This week’s list of top data news highlights covers August 13, 2022 to August 19, 2022 and includes articles on using an AI system to build a global map of ant species and adding augmented reality features to postage stamps. 

1. Building Robots

Google has created a robot that can complete everyday tasks, such as retrieving a snack, at the verbal request of an employee. The robots contain a language model that can interpret spoken requests and direct the robot to follow the instructions regardless of whether the model has received data on it before.

2. Mapping Ant Species

An international team of researchers has created a map of where the world’s 14,000 known ant species are located. The team used an AI system to process 1.5 million records on ant species from studies, museum archives, and field work and found that only one in six of the areas landing in the top 10 percent of diversity was located in a protected region such as a reserve. 

3. Addressing Clickbait

Google has announced two new updates to its search feature to address clickbait and improve the relevancy of results. As part of its updates, the company will modify search results and product reviews to more highly rank high-quality, original content over low-quality content created primarily for ranking well in search engines, particularly for content related to online education, arts and entertainment, shopping, and tech.

4. Publishing COVID-19 Data

The U.S. Department of Justice Office of the Inspector General has launched a data dashboard showing information on the COVID-19 vaccination status of individuals held in federal prisons and vaccination trends. The Office of the Inspector General, which serves as a watchdog for the Department of Justice, published the dashboard to improve transparency about COVID-19 in federal prisons.  

5. Detecting Plastic Litter

Researchers at Plymouth Marine Laboratory in Plymouth, England have created an AI system that can detect and classify different types of plastic found in images of marine environments. In tests, the system detected plastic with 95 percent accuracy and classified the type of plastic with 68 percent accuracy. Marine scientists and environmentalists can use the system to locate areas with large amounts of plastic litter and learn more about their sources and travel patterns. 

6. Monitoring Patients

Researchers at the California Institute of Technology have created a wearable sensor that can monitor patients’ levels of vitamins, minerals, hormones, and similar compounds in real time. The team built the sensor to detect molecular signatures of each compound in users’ sweat. 

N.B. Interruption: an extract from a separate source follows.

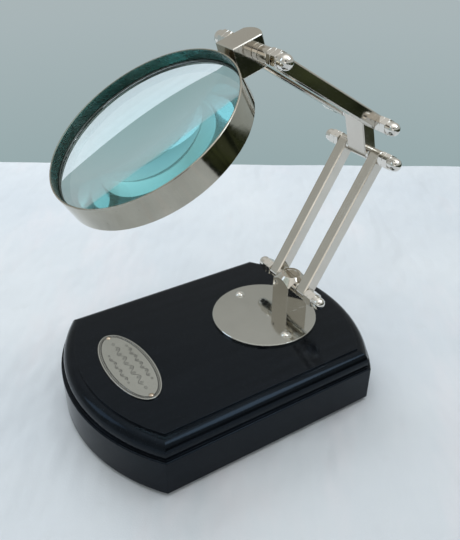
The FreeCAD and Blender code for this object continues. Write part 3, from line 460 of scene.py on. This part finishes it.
def ring_material():
    """The band's nickel, with its inner wall painted a mottled dark green: a painted reflection in place
    of the bright cloth that the clean mirror would show.
    """
    net = nickel_net("polished_nickel_band", bright=(0.50, 0.47, 0.40), dull=(0.41, 0.385, 0.32),
                     rough=(0.035, 0.075), lines=(0.08, 0.08, 1.0), line_depth=0.05)
    from_centre = net.add("ShaderNodeVectorMath", operation="SUBTRACT")
    net.join(net.place, from_centre.inputs[0])
    from_centre.inputs[1].default_value = middle_of("lens_ring")
    facing = net.add("ShaderNodeVectorMath", operation="DOT_PRODUCT")
    net.join(from_centre.outputs[0], facing.inputs[0])
    net.join(net.add("ShaderNodeTexCoord").outputs["Normal"], facing.inputs[1])
    inside = net.span(facing.outputs["Value"], 0.0, -0.02)
    patches = net.span(net.noise(130, 4), 0.3, 0.7)
    # Painted reflection: the inner wall gets a mottled dark green in place of the bright cloth it would
    # mirror.
    painted_wall_reflection = net.mix(patches, (0.110, 0.155, 0.135), (0.175, 0.235, 0.210))
    clean = net.shader.inputs["Base Color"].links[0].from_socket
    net.feed("Base Color", net.mix(inside, clean, painted_wall_reflection))
    gloss = net.shader.inputs["Roughness"].links[0].from_socket
    net.feed("Roughness", net.plus(gloss, net.times(inside, 0.20)))
    return net.material


def black_steel_material():
    """Blackened steel wire, a little brighter on its edges."""
    net = Net("blackened_spring_steel")
    bare_edge = (0.22, 0.22, 0.21)
    scale = net.noise(500, 4, 0.6)
    tone = net.mix(net.span(scale, 0.35, 0.7), (0.070, 0.085, 0.080), (0.130, 0.150, 0.142))
    tone = net.mix(net.times(net.edges(0.2 * MM), 0.5), tone, bare_edge)
    net.feed("Base Color", tone)
    net.set(Metallic=0.6)
    net.feed("Roughness", net.span(scale, 0.3, 0.7, 0.30, 0.45))
    net.feed("Normal", net.bump(scale, strength=0.2, distance=0.08 * MM))
    return net.material


def glass_material():
    """Clear glass that is green in depth, with a greasy film and a little dust."""
    net = Net("clear_lens_glass")
    net.set(Base_Color=(0.96, 0.985, 0.985, 1), Transmission_Weight=1.0, IOR=1.52)
    depth = net.add("ShaderNodeVolumeAbsorption")
    depth.inputs["Color"].default_value = (0.0, 0.86, 0.93, 1)
    depth.inputs["Density"].default_value = 12.5
    net.join(depth.outputs[0], net.tree.nodes["Material Output"].inputs["Volume"])
    film = net.span(net.noise(45, 5, 0.6), 0.50, 0.80, 0.0, 0.008)
    dust = net.span(net.noise(1900, 1, 0.4), 0.74, 0.80)
    net.feed("Roughness", net.plus(film, net.times(dust, 0.05)))
    return net.material


def engraving_material():
    """Sooty black filling of the nameplate's cut lines."""
    net = Net("black_filled_engraving")
    soot = net.noise(1500, 3)
    tone = net.mix(net.span(soot, 0.3, 0.7), (0.010, 0.010, 0.011), (0.035, 0.034, 0.032))
    net.feed("Base Color", tone)
    net.set(Roughness=0.55)
    net.feed("Normal", net.bump(soot, strength=0.3, distance=0.1 * MM))
    return net.material


def dress(node, material):
    """Give a CAD node its material through its own slots."""
    mesh = NODES[node].data
    if not mesh.materials:
        mesh.materials.append(material)
    for index in range(len(mesh.materials)):
        mesh.materials[index] = material


def dress_all():
    """A material for each of the record's slots, then a brassy one for the nameplate's worn pins."""
    plate = nickel_net("polished_nickel_plate", bright=(0.535, 0.540, 0.510), dull=(0.495, 0.500, 0.470),
                       rough=(0.055, 0.10), lines=(1.0, 0.05, 1.0), line_depth=0.05)
    bar = nickel_net("drawn_nickel_bar", bright=(0.67, 0.635, 0.575), dull=(0.61, 0.575, 0.515),
                     rough=(0.05, 0.11), lines=(1.0, 0.06, 0.06), line_depth=0.10)
    polished = nickel_net("polished_nickel", bright=(0.80, 0.775, 0.73), dull=(0.72, 0.69, 0.64),
                          rough=(0.03, 0.08))
    nameplate = nickel_net("satin_nameplate", bright=(0.50, 0.51, 0.48), dull=(0.45, 0.46, 0.43),
                           rough=(0.14, 0.22), lines=(0.05, 1.0, 1.0), line_depth=0.12)
    zinc = nickel_net("zinc_plated_steel", bright=(0.58, 0.575, 0.56), dull=(0.48, 0.475, 0.46),
                      rough=(0.14, 0.26))
    brassy = nickel_net("worn_pin_plating", bright=(0.74, 0.62, 0.50), dull=(0.42, 0.33, 0.25),
                        rough=(0.08, 0.20))
    by_slot = {
        "lacquered_wood": lacquer_material(),
        "felt": felt_material(),
        "plate_nickel": plate.material,
        "satin_nickel": bar.material,
        "polished_nickel": polished.material,
        "ring_nickel": ring_material(),
        "nameplate_metal": nameplate.material,
        "zinc_steel": zinc.material,
        "black_steel": black_steel_material(),
        "lens_glass": glass_material(),
    }
    for part in frame["record"]["subparts"]:
        dress(part["node"], by_slot[part["material_slot"]])
    for side in ("right", "left"):
        dress("nameplate_pin_" + side, brassy.material)


# ---- nameplate engraving ----------------------------------------------------------

def ribbon(net, points, width, closed=False):
    """Add a thin closed slab that follows a flat path."""
    count = len(points)
    rows = []
    for index, point in enumerate(points):
        before = points[(index - 1) % count] if closed or index else point
        after = points[(index + 1) % count] if closed or index < count - 1 else point
        along = (after - before).normalized()
        side = Vector((-along.y, along.x, 0)) * width / 2
        corners = ((side, LINE_PROUD), (-side, LINE_PROUD), (-side, -LINE_SUNK), (side, -LINE_SUNK))
        rows.append([net.verts.new(point + offset + Vector((0, 0, rise))) for offset, rise in corners])
    last = count if closed else count - 1
    for index in range(last):
        here, there = rows[index], rows[(index + 1) % count]
        for k in range(4):
            net.faces.new((here[k], here[(k + 1) % 4], there[(k + 1) % 4], there[k]))
    if not closed:
        net.faces.new(rows[0][::-1])
        net.faces.new(rows[-1])


def oval(centre, half_x, half_y, steps):
    turns = [2 * math.pi * index / steps for index in range(steps)]
    return [centre + Vector((half_x * math.cos(turn), half_y * math.sin(turn), 0)) for turn in turns]


def lozenge(centre, half_x, half_y):
    corners = ((half_x, 0, 0), (0, half_y, 0), (-half_x, 0, 0), (0, -half_y, 0))
    return [centre + Vector(corner) for corner in corners]


def wave(centre, half_length, swing, waves, steps=120):
    """The stem of a running scroll."""
    runs = [2 * index / steps - 1 for index in range(steps + 1)]
    return [centre + Vector((half_length * run, swing * math.sin(math.pi * waves * run), 0))
            for run in runs]


def curl(centre, radius, start, turn, steps=44):
    """A tendril that winds inwards as it turns."""
    points = []
    for index in range(steps + 1):
        share = index / steps
        angle = start + turn * share * TENDRIL_TURNS * 2 * math.pi
        reach = radius * (1 - TENDRIL_CLOSING * share)
        points.append(centre + Vector((reach * math.cos(angle), reach * math.sin(angle), 0)))
    return points


def running_scroll(net, centre, half_length, swing, waves):
    """A stem with a tendril curled inside each of its bends and a lozenge beyond each end."""
    ribbon(net, wave(centre, half_length, swing, waves), LINE_WIDTH)
    for index in range(2 * waves):
        run = (index + 0.5) / waves - 1
        bend = math.sin(math.pi * waves * run)
        spot = centre + Vector((half_length * run, TENDRIL_SHIFT * swing * bend, 0))
        tendril = curl(spot, TENDRIL_RADIUS * swing, -bend * math.pi / 2, bend)
        ribbon(net, tendril, TENDRIL_WIDTH * LINE_WIDTH)
    for end in (-1, 1):
        spot = centre + Vector((end * (half_length + END_GAP * swing), 0, 0))
        tip = lozenge(spot, END_HALF_LENGTH * swing, END_HALF_HEIGHT * swing)
        ribbon(net, tip, LINE_WIDTH, closed=True)


def finish_engraving(name, net, material):
    bmesh.ops.recalc_face_normals(net, faces=net.faces)
    mesh = bpy.data.meshes.new(name)
    net.to_mesh(mesh)
    net.free()
    mesh.materials.append(material)
    piece = add_object(name, mesh)
    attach(piece, "base")


def make_nameplate_engraving():
    """A roped border and three rows of plain scrolls, where the owner's words would go."""
    low, high = (Vector(corner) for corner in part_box("nameplate"))
    centre = Vector(((low.x + high.x) / 2, (low.y + high.y) / 2, high.z))
    reach_x, reach_y = (high.x - low.x) / 2, (high.y - low.y) / 2
    material = engraving_material()

    def border(inset, steps):
        return oval(centre, reach_x - inset, reach_y - inset, steps)

    net = bmesh.new()
    for inset in (BORDER_OUTER_INSET, BORDER_INNER_INSET):
        ribbon(net, border(inset, steps=180), LINE_WIDTH, closed=True)
    start = border(BORDER_INNER_INSET, BORDER_HATCHES)
    end = border(BORDER_OUTER_INSET, BORDER_HATCHES)
    for index in range(BORDER_HATCHES):
        ribbon(net, [start[index], end[(index + 1) % BORDER_HATCHES]], HATCH_WIDTH)
    finish_engraving("nameplate_roped_border", net, material)
    net = bmesh.new()
    for place, reach, swing, waves in SCROLL_ROWS:
        spot = centre + Vector((0, place * reach_y, 0))
        running_scroll(net, spot, reach * reach_x, swing, waves)
    finish_engraving("nameplate_scrolls", net, material)


def let_light_through():
    """The lens turns light over inside itself many times near its edge, so paths may be long."""
    paths = bpy.context.scene.cycles
    paths.max_bounces = 24
    paths.glossy_bounces = 16
    paths.transmission_bounces = 24


bpy.context.scene.view_settings.view_transform = "Standard"
let_light_through()
make_camera()
make_lights()
make_floor()
dress_all()
make_nameplate_engraving()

7. Creating TikTok Backgrounds

TikTok has launched a new filter that uses an AI system to turn user-submitted text into an image. TikTok creators can use the filter to generate background images for their videos. The new filter follows the release of OpenAI’s DALL-E 2 system earlier this year and shows how quickly text-to-image systems have developed. 

8. Riding in Robotaxis

Lyft, a U.S.-based ride-hailing service, has partnered with Motional, a U.S.-based autonomous vehicle company, to offer free rides in semi-autonomous vehicles in Las Vegas, Nevada. While the cars will still host a safety driver at first, the companies plan to introduce fully autonomous ride-hailing services next year.

9. Judging Players’ Performances

The New York Times has updated Wordlebot, its AI-powered assistant that can assess players’ performances in Wordle games. The new bot uses approximately 2,200 more words than the old bot, has a different scoring method for each guess, and can judge each guess against the guesses of other players. According to the bot, the new best starting word for games in regular mode is slate. 

10. Designing Postage Stamps

The U.K. Royal Mail has launched an augmented reality-enabled stamp collection featuring the Transformers television series. Users can scan the stamp to view a clip from the series in augmented reality.